There are other ways to move around the farm: we can use a tractor, Landrover, electric quad bike, bicycle, or our legs. But by far and away my favourite way is on horseback. There are other good reasons too. Taking two tonnes of Landrover onto the fields just to check stock would be hard to defend; even in good conditions it causes compaction to the ground that can take years for our trusty earthworms to undo, and in bad conditions the ruts would last for years, not to mention the diesel. The quad is light but still you need to get off it to open and close gates. Bicyles are brilliant for down-hill work but torture going up our slopes in wet conditions or rough vegetation. So it is a toss up between walking from a vehicle left on the road, or taking the time to fetch and tack up a horse. For me it’s no contest!
The horses disturb the animals less than a vehicle, and being significantly further above the ground gives me a commanding view, able to see into the middle of a flock and check all’s well. Going through gates on my young mare Tobie there is no need to dismount at all as she is already adept at helping. After guiding her close to the latch I lean over her shoulder to lift the clapper and grasp the gate and ask her to move.
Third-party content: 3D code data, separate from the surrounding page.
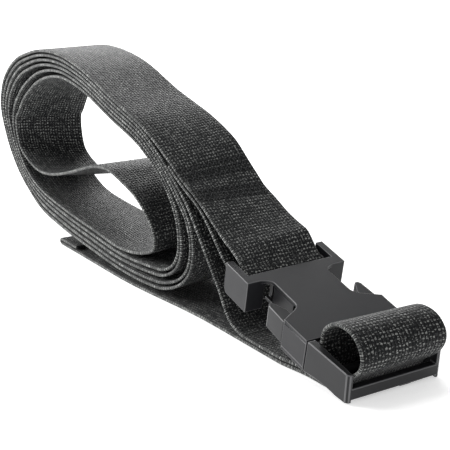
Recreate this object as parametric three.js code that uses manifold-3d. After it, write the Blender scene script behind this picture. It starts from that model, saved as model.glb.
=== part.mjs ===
// Luggage strap: a long charcoal webbing wound into a flat coil, closed by a side-release buckle.
// Units are millimetres. X runs along the strap towards the adjuster end of the buckle, Y across the
// webbing, Z up. The strap lies on the plane z = 0.
import * as THREE from "three";
import * as BufferGeometryUtils from "three/addons/utils/BufferGeometryUtils.js";
import Module from "manifold-3d";

const wasm = await Module();
wasm.setup();

// ---------------------------------------------------------------- driving dimensions
const WEBBING_WIDTH = 38;
const WEBBING_THICKNESS = 1.6;
const PLY_PITCH = 2.05; // distance between the middles of two plies pressed together
const GAP = 0.3; // clearance between pieces that touch
const SOCKET_PITCH_DEG = 16; // slope of the latched buckle, rear end up
const FRAME_PITCH_DEG = 10; // slope of the adjuster frame
const BODY_HEIGHT = 14; // thickness of the socket
const PLATE = 1.6; // thickness of the socket's top and bottom plates
const FRAME_LENGTH = 27; // adjuster frame, seam to end bar
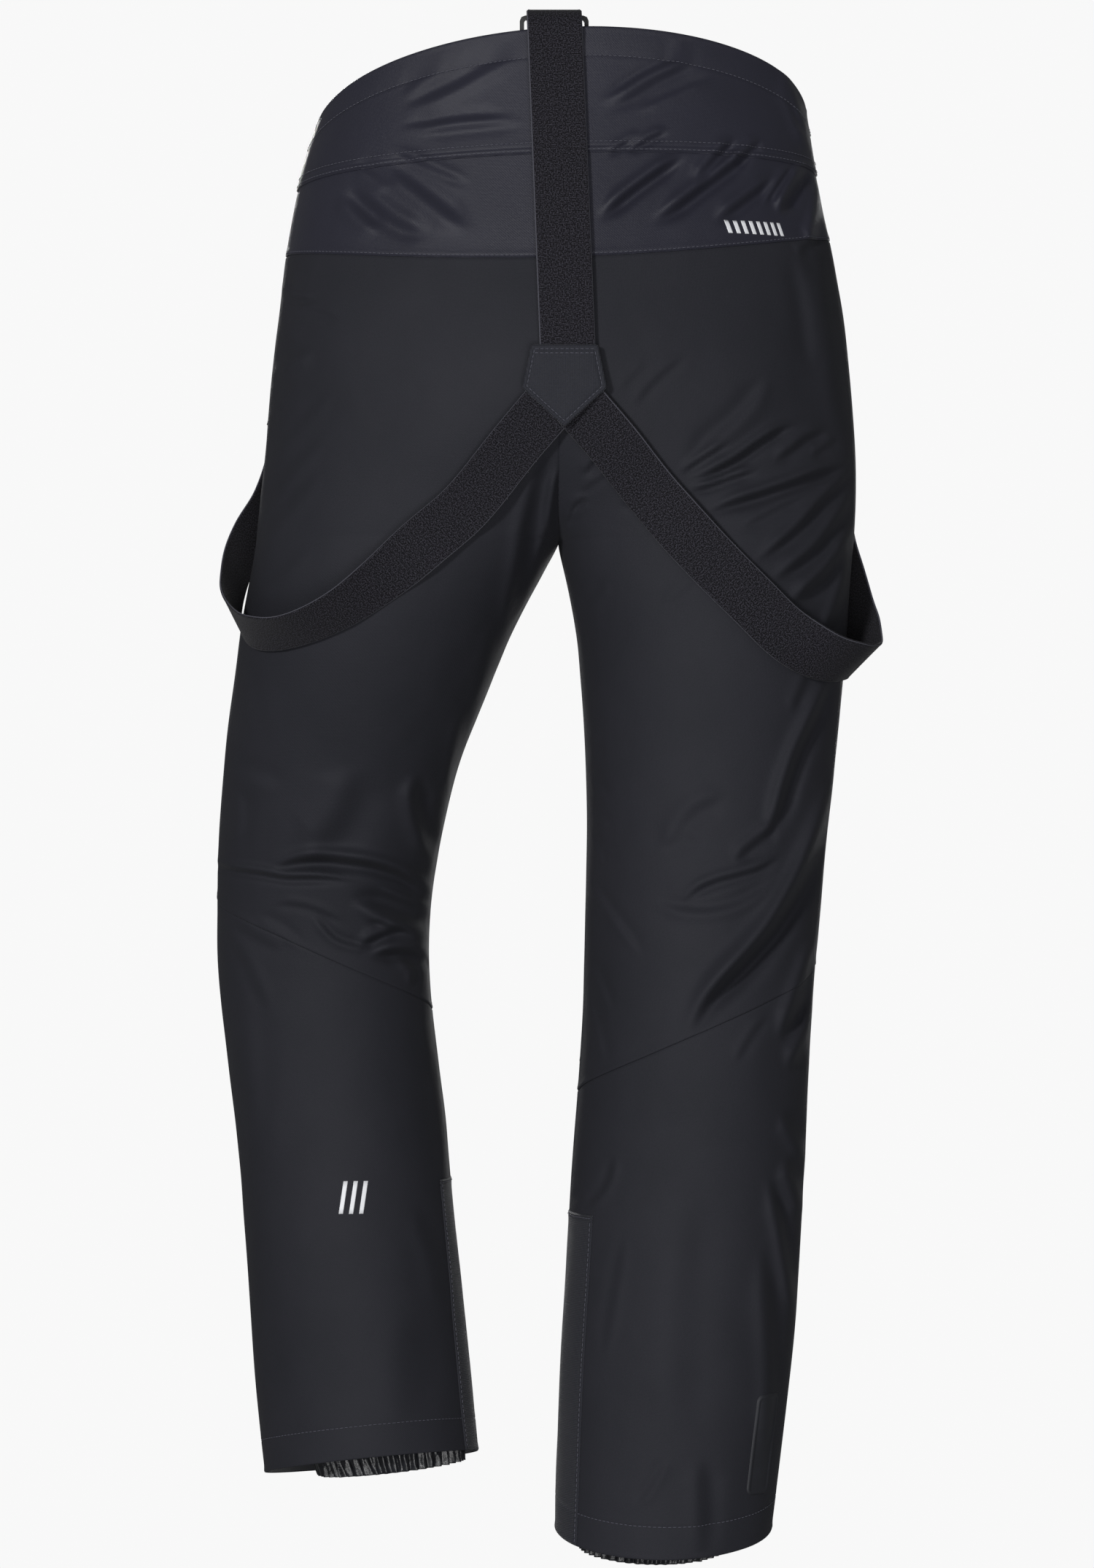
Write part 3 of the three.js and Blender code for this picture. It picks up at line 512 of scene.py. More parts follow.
def distances(points):
    """How far along a line each of its points is."""
    return np.append(0, np.cumsum(np.linalg.norm(np.diff(points, axis=0), axis=1)))


CREASE_DEPTH = 1.4  # every crease is this much deeper than its own depth
CREASE_REACH = 4  # how many times its half width a crease is felt
CREASE_TAPER, CREASE_TIP = 0.28, 0.6  # the share of its length over which it dies out, and its width there
SHADE = (-1, -0.35)  # the way [across, up] that the shaded side of a crease faces


def crease(points, across, height, width, depth):
    """The lift that one crease gives to each place [across, height]."""
    lift = np.zeros(across.shape)
    line = smooth_line(points, 4)
    reach = CREASE_REACH * width
    near = (across > line[:, 0].min() - reach) & (across < line[:, 0].max() + reach)
    near &= (height > line[:, 1].min() - reach) & (height < line[:, 1].max() + reach)
    if not near.any():
        return lift
    x, z = across[near], height[near]
    lengths = distances(line)
    nearest = np.full(x.shape, np.inf)
    signed, along = np.zeros(x.shape), np.zeros(x.shape)
    for start, end, begun in zip(line[:-1], line[1:], lengths[:-1]):
        run = end - start
        size = np.linalg.norm(run)
        held = np.clip(((x - start[0]) * run[0] + (z - start[1]) * run[1]) / size**2, 0, 1)
        gap = np.hypot(x - start[0] - held * run[0], z - start[1] - held * run[1])
        turn = (run[0] * (z - start[1]) - run[1] * (x - start[0])) / size
        closer = gap < nearest
        nearest = np.where(closer, gap, nearest)
        signed = np.where(closer, turn, signed)
        along = np.where(closer, begun + held * size, along)
    share = along / lengths[-1]
    strength = smoothstep(0.0, CREASE_TAPER, share) * (1 - smoothstep(1 - CREASE_TAPER, 1.0, share))
    past_end = np.sqrt(np.maximum(nearest**2 - signed**2, 0)) / width
    chord = line[-1] - line[0]
    towards_shade = np.sign(chord[0] * SHADE[1] - chord[1] * SHADE[0])
    place = signed * towards_shade / (width * (CREASE_TIP + (1 - CREASE_TIP) * strength))
    lift[near] = -depth * strength * np.exp(-(past_end**2)) * place * np.exp(0.5 - place**2 / 2)
    return lift


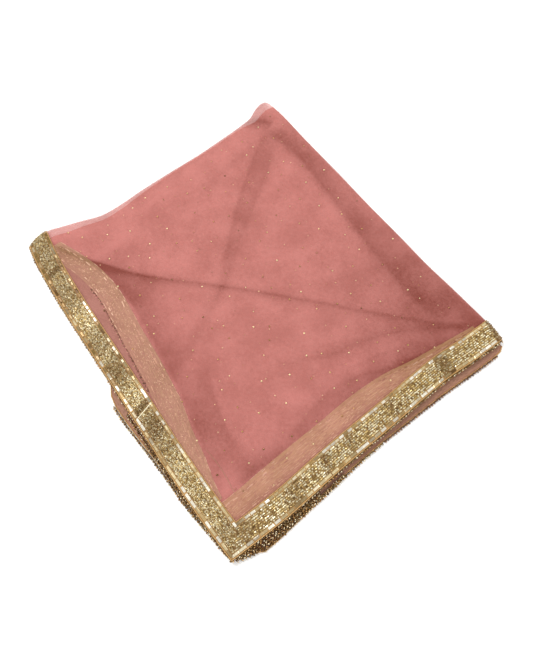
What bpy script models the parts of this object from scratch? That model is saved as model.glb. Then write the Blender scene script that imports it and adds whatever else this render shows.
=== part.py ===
"""A net dupatta with a gold lace border, folded flat into a rectangular packet.

x runs along the packet towards the laced corner, y runs across it away from the laced long side,
z is up, and the packet lies on z = 0. Sizes are in metres.
"""

from collections import namedtuple

import bpy
import numpy as np
from mathutils.bvhtree import BVHTree

MM = 0.001

# Driving sizes of the folded packet
PACKET_LENGTH = 0.574
PACKET_WIDTH = 0.498
MIDDLE_HEIGHT = 0.0105
CENTRE = (-0.28697, 0.24295)

# Walls and the gaps between them
NET_THICK = 0.0010
LACE_THICK = 0.0014
UNDER_LACE_THICK = 0.0014
SECOND_LACE_THICK = 0.0012
SEAM_GAP = 0.0003
SECOND_LACE_DEPTH = 0.0019
CORE_DEPTH = 0.0042

# The lace border and its bead edging
SIDE_LACE_WIDTH = 0.035
END_LACE_WIDTH = 0.037
LACE_RISE = 0.0022
LACE_RAMP = 0.034
LACE_DROOP = 0.0026
BEAD_SIZE = 0.0030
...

She slips through, turns neatly and pushes the gate closed with her chest. Her mother Marianne prefers to nudge them with her nose! When moving animals we generally have one of us on horseback. Horses can overtake running sheep or cattle – which I’ve failed to do on foot! They can also turn quickly on any ground, an advantage over the quad, and travel on any ground, an advantage over anything with wheels. Tobie sometimes thinks that what she should be doing is chasing the sheep and we occasionally find ourselves with all four feet off the ground as she disagrees with me about slowing down. But horses learn what their job is, and with time and practice she’s turning into a proper farm horse, trotting up and down behind the animals to keep them in the right direction, and even gently nipping at the back of a sheep or cow that’s going too slowly. The sense of partnership is very satisfying.
It’s not all plane sailing: as prey animals, horses can be flighty and easily startled. A pheasant flying out of a hedge, for example, can make Tobie throw up her head in surprise. Or the first time I took Celeste out to see the newly-acquired Jacob sheep: before this, our sheep were either creamy white or black – never both! As we turned a corner Celeste froze, planting her legs immovably into the ground. A big shire horse, she wouldn’t take a single step forward, instead rolling her eyes at these terrifying spotted creatures that had suddenly appeared before her. When one came towards us in curiosity, she was backing away in terror. After a little while the sheep retreated and Celeste realised that these were actually just the same as the other fluffy things we check every day.
Like me, most of our horses were born here at Tamarisk, and have spent their lives working on our sea-side slopes overlooking Lyme Bay. Like them I have always been involved in the work of the farm. I can’t remember a time before I was riding out seeing the stock. Ask my mum and she’ll tell you I was up there from six weeks old, held securely in a sling whilst she rode Lantana. It goes back another generation; my grandmother too used horses and ponies for work both on her childhood farm and here. She reminisces about the time she and Thor raced a storm (literally) across a field, getting into the barn just before it reached them.
Having ridden my whole life, it felt so natural I didn’t realise that I wasn’t consciously familiar with the details until I tried to teach Ben how to ride. I didn’t have the ability to explain what I was feeling and doing; and I realised that informal riding does not give quite all the tricks of the trade. I’ve started taking lessons, and it has helped especially when it came to riding Tobie, who, as a thoroughbred cross is bright and fast. We’re both speed fiends, and our favourite spot is up the steep edge of Tulks Hill. The power you feel galloping up and up until you burst out onto the Ridgeway overlooking the Bride Valley, seeing all the way from Portland Bill to Beer cliffs and beyond, is breathtaking and exhilarating.
I’m making it sound idyllic; it generally is, but not always. Getting caught in a rain storm on the top of the farm is no fun, nor is it when the fog closes in, making it hard to see the next step let alone the sheltering animals. In the winter we get strong biting winds, and squalls that blow up seemingly from nowhere, and on these days an enclosed vehicle would be an appreciated refuge. And there are other times when using a horse doesn’t make sense. Often there is another task that needs doing near the animals, and it isn’t straightforward to carry heavy tools on horseback. Ben’s electric quad-bike was bought with precisely this in mind: light on the ground, carries enough tools and environmentally friendly. However, I’ve yet to see one make a new baby quad bike or live through the year just on green grass.
Many thanks to Connie Colfox, who worked wonders on Tobie in the summer, taking her from an unpredictable and nervous horse to an attentive and responsive horse!
Also thanks to Jo Forsey at Bidlake Stables who has been helping improve my riding from comfortable and competent enough, to a more thoughtful and skillful way of moving with my horse.